Financial earnings for Rentech’s pellet operations were also broken down. First, on the domestic pellet side, revenues for New England Wood Pellet were $4.4 million for the second quarter of 2016 on deliveries of 24,000 tons of wood pellets. This compares to $11.7 million for the same period in 2015 on the supply of 57,000 tons of pellets. According to Rentech, unusually warm temperatures in the Northeast during the last heating season, along with low prices for competitive heating fuels continue to impact NEWP’s sales volumes, and NEWP has scaled back production at its facilities since February. NEWP reported a gross profit for the second quarter of $600,000 compared to $2.6 million in the same period in 2015. Gross profit margin was 13 percent for the quarter, down from 22 percent in quarter two of 2015. Net loss of $300,000 was reported for NEWP during the second quarter, compared to net income of $1.5 million during 2015 quarter two. NEWP’s adjusted EBITDA was $400,000 for quarter two of 2016, down from $2.5 million in the comparable period in the prior year.

On the industrial side, revenues at Atikokan and Wawa were $6.5 million for the second quarter this year on delivery of approximately 56,000 metric tons of wood pellets. In 2015 quarter two, revenues were $2.5 million on 13,500 metric tons of wood pellets. Gross loss for 2016 quarter two was $5.2 million, compared to $3.1 million for 2015’s second quarter. Gross loss margin was 80 percent this quarter compared to 120 percent in 2015 for the same period. The increased gross loss in 2016 was due to higher sales volumes at production costs that exceed sales prices as the Atikokan and Wawa plants ramp up.

Both Atikokan and Wawa were in service during the second quarter this year, and last year during the same period the Atikokan facility was in the ramp-up phase and producing wood pellets, and Wawa was commissioned and producing a limited quantity of wood pellets. The improvement in gross loss margin between periods was due to improvements in production costs and increased revenues as a result of the higher volumes shipped during the second quarter of 2016 when compared to the same period in 2015.  Net loss for the facilities was $7 million for the second quarter this year, compared to a net loss of $10.7 million for the comparable period in 2015. Adjusted EBITDA loss was $4.4 million for the quarter, and in the second quarter of 2015 adjusted EBITDA loss of $9.6 million was reported.

Forman provided an operational update on each of the pellet operations as well. He said, production at Wawa is improving and the facility has been producing at 40 percent of its capacity during the past several weeks. It’s average weekly pellet production during the second quarter was approximately 2,500 metric tons, doubling the average weekly production in the first quarter. Forman added that the plant has at times produced 800 metric tons per day, or 500 tons per 12-hour shift, which “shows that the plant can produce at an annual average equivalent of over 70 percent of our Drax contract requirements, prior to replacing the remaining problematic conveyers,” he said.

Forman explained that the team at the plant is now tackling a number of mechanical improvements identified by the site personnel and the independent engineering firm engaged to assist during ramp up.

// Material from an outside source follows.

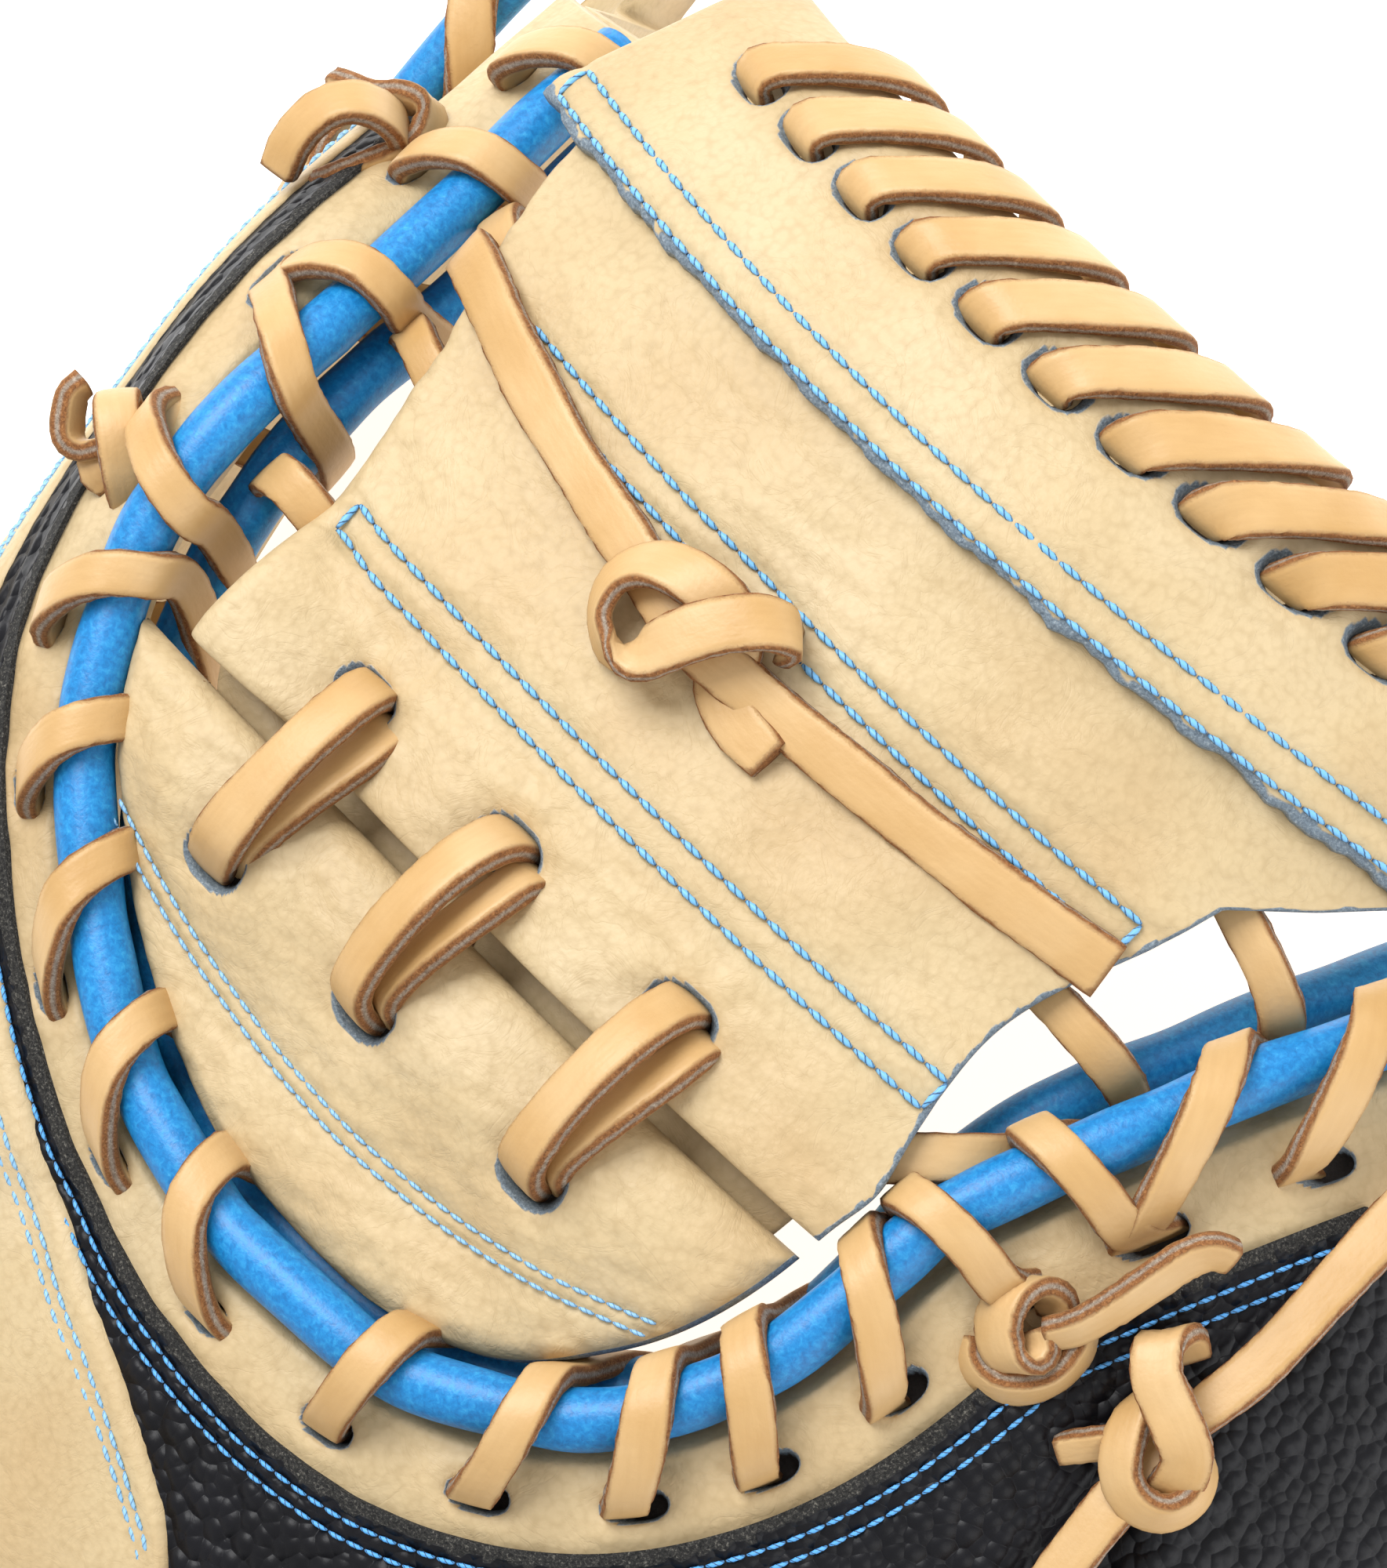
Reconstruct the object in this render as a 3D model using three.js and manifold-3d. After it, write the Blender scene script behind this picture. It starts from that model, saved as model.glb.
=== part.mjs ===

Rentech plans on taking the plant down Aug. 15 for approximately two to four weeks to complete some of these mechanical upgrades, including replacing the remaining defective conveyers on the dry side of the plant and conducting general repairs and maintenance. “These improvements should remove the remaining identified conveyance bottlenecks and enable the plant to resume ramping up with the expectations of reaching 70 percent of capacity over the next several quarters,” Forman said.

During the second quarter, Rentech shipped its third vessel to Drax, and, for the year, they’ve delivered 95,000 metric tons of pellets. Forman also disclosed that in light of Wawa’s performance and the upcoming shutdown for phase two of the conveyer replacements, they finalized a reduction with Drax in 2016 volumes of 144,000 tons with no monetary penalties.

Atikokan is now typically producing between 80 to 90 percent of its capacity, according to Forman, an average weekly production improvement of 10 percent from quarter one. Rentech delivered a total of 46,000 metric tons of pellets this year to OPG and Drax from Atikokan. The company also plans on taking Atikokan down for around one week this fall to replace conveyers in order to enhance reliability and operational control at the plant. Forman shared that they’re holding off on replacing the last of the conveyers that would allow them to improve to 110,000 metric tons annually until they see an economic justification to make the investment.

At NEWP, Forman again emphasized that the effects of this past winter continued to negatively affect results during the second quarter. “Unseasonably warm winter caused sales volumes to drop significantly during the first five months of the year, until sales began picking up in June in preparation for the next year’s heating season,” he said.

In fact, half of NEWP’s revenues and volumes for the second quarter were earned in the month of June, and Forman expects the majority of NEWP’s EBITDA for the year to be generated in the second half of 2016, as he stated in the first quarter’s reported results for 2016.  “After the unseasonably warm winter, pellet purchases will revert to historical patterns where most of the buying will take place in the fall and winter time frame and we are encouraged that the big box stores started buying from NEWP in June,” Forman said.